You know that feeling when you create something so perfect, so whimsical, so photogenic and creative and fabulous that you get butterflies in your stomach thinking about how blissful it will be to pin it on your Lovely Culinary Successes board? Flip that feeling upside down, and you've got that moment where you've just spent $30 on specialty ingredients (which will sit in your pantry for at least a year before you find them mentioned in another recipe again), several hours on your feet in the kitchen and the results look like something a kindergartner whipped out of the kitchen after chugging Mountain Dew and being blindfolded. You know that what you've got will probably taste good, but you also know that people are going to be laughing their asses off and whipping out their phone cameras behind your back to capture your moment of epic faildom.

This, my friends, is the moment you NAILED IT.

We all nail it. At least, those of us who try our hands at this whole "baking" thing do. Baking and frosting and getting everything to come out without falling over--it's hard, damn it! And after a long day at work when you're distracted in between reading recipe steps, and something in your head is telling you that a direction may not sound right but who are you to say (it's not like you're some professional Recipe Writer, after all). It's a recipe for heartache, really.

My biggest Nailed It moment of my life so far (and don't worry, I'm certain I've far from exhausted my supply) was last Friday. I rushed home from work to get a Black Forest Cake in the oven. You can see the glory shot right there of the desired end result. Matt had gone to the store to get the special ingredients the King Arthur Flour recipe called for, like cake flour and the "good" dark chocolate bars. I had a precious jar of my homemade cherry pie filling made over the summer set to use. I was making the cake for a late Christmas party I was hosting the next morning for my in-laws, and since I only entertain them once a year I wanted to at least have something presentable.

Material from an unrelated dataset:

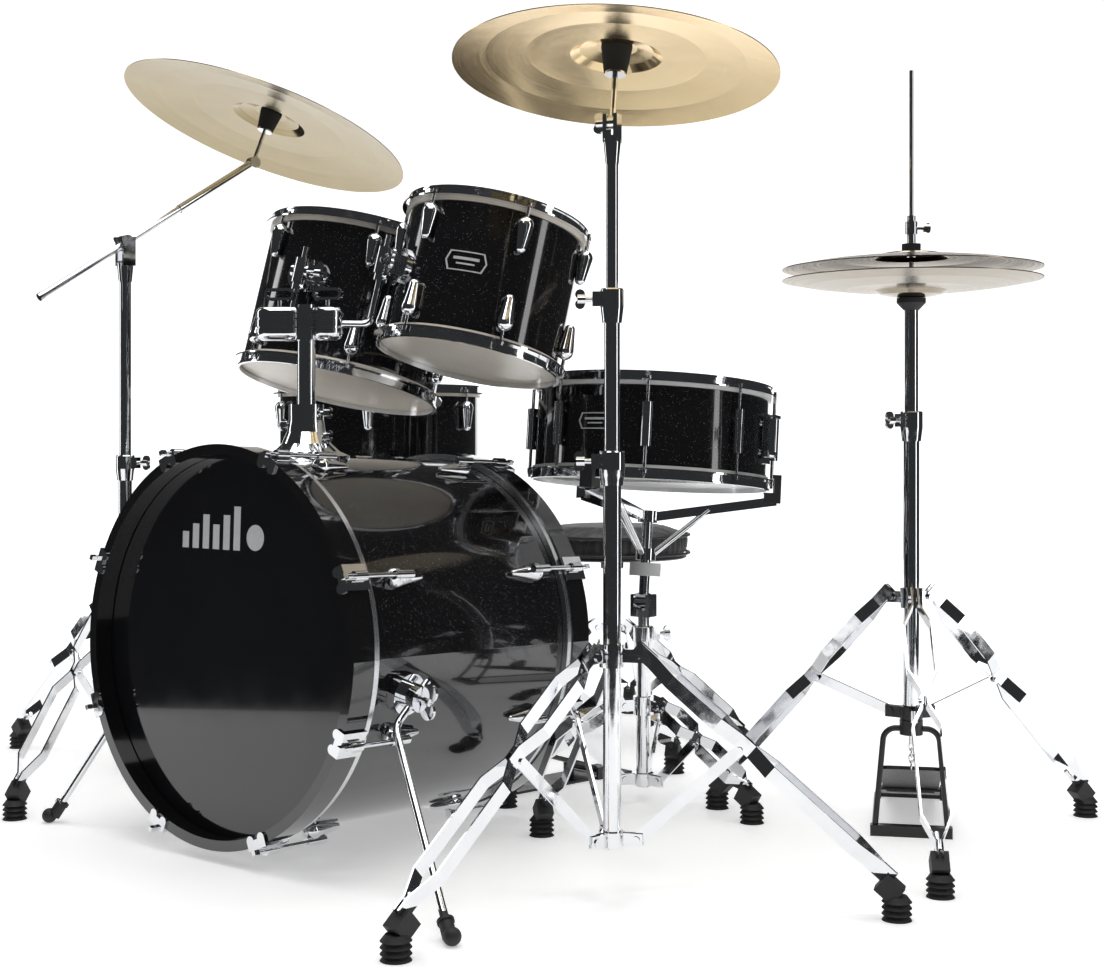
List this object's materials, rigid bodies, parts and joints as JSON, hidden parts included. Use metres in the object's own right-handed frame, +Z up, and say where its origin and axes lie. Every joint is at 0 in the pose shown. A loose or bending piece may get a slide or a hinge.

But I was tired. And dreadfully cranky. And I should have known that something was amiss when I stuck the two chocolate cake pans in the oven thinking "hmmm, that batter looked way too thin." Twenty seconds later I realized I hadn't bothered to add the sugar to the batter, so I quickly yanked both pans out, dumped them back into the mixing bowl, and made quick amends.

When the (now sweetened) cakes had cooled, the recipe instructed me to whip the cream to soft peaks and layer between the halved cake layers. Soft peaks seem really soft, I thought as I sawed through the perfect cakes. And did these really have to be halved? Would this thing stand up to all the soft cream and thin cake?

By layer number two, with the whipped cream spreading like soup, I knew I had a problem. When the last layer crumbled atop the Jenga puzzle of a dreamy layer cake, the cursing and feeble cries commenced. And as I lamely tried splashing whipped cream over the tipped sides, I knew I was completely effed.

Yes. That happened.

For a few minutes, staring at The Blob, I panicked. I was all out of cocoa powder and cream. I'd shaved all the good chocolate. My beautiful cherries were trapped inside the wreckage. Think, Tabitha! For Christ's sake!

Trifle.

Yes, the trifle dish! I dashed to the pantry and grabbed the glass pedestal dish from the top shelf, just as my phone was going off with a response text from my mom: can you turn it into a trifle?

ON IT.

I carefully removed the top layer with a spatula, and reserved it on a separate dinner plate. Then, layer by layer, I began inverting the ruined cake into the big bowl. Like a parfait. Skimmed cream, cherries, cake broken into brownie-sized pieces. Repeated until adding the last layer, carefully, so the chocolate shavings and cream layer tops off the whole deal. Is it as pretty? Not quite. But it tastes the same, and if you tell everyone they're having trifle for dessert, they're none the wiser.

"Trifle!" My mother-in-law said when I brought out the bowl, "now that's way more interesting than cake."

NAILED IT.

(stock footage of trifle, as I was sick of photographing my food by the time I was done. However, I can highly recommend a cocktail alongside these endeavors).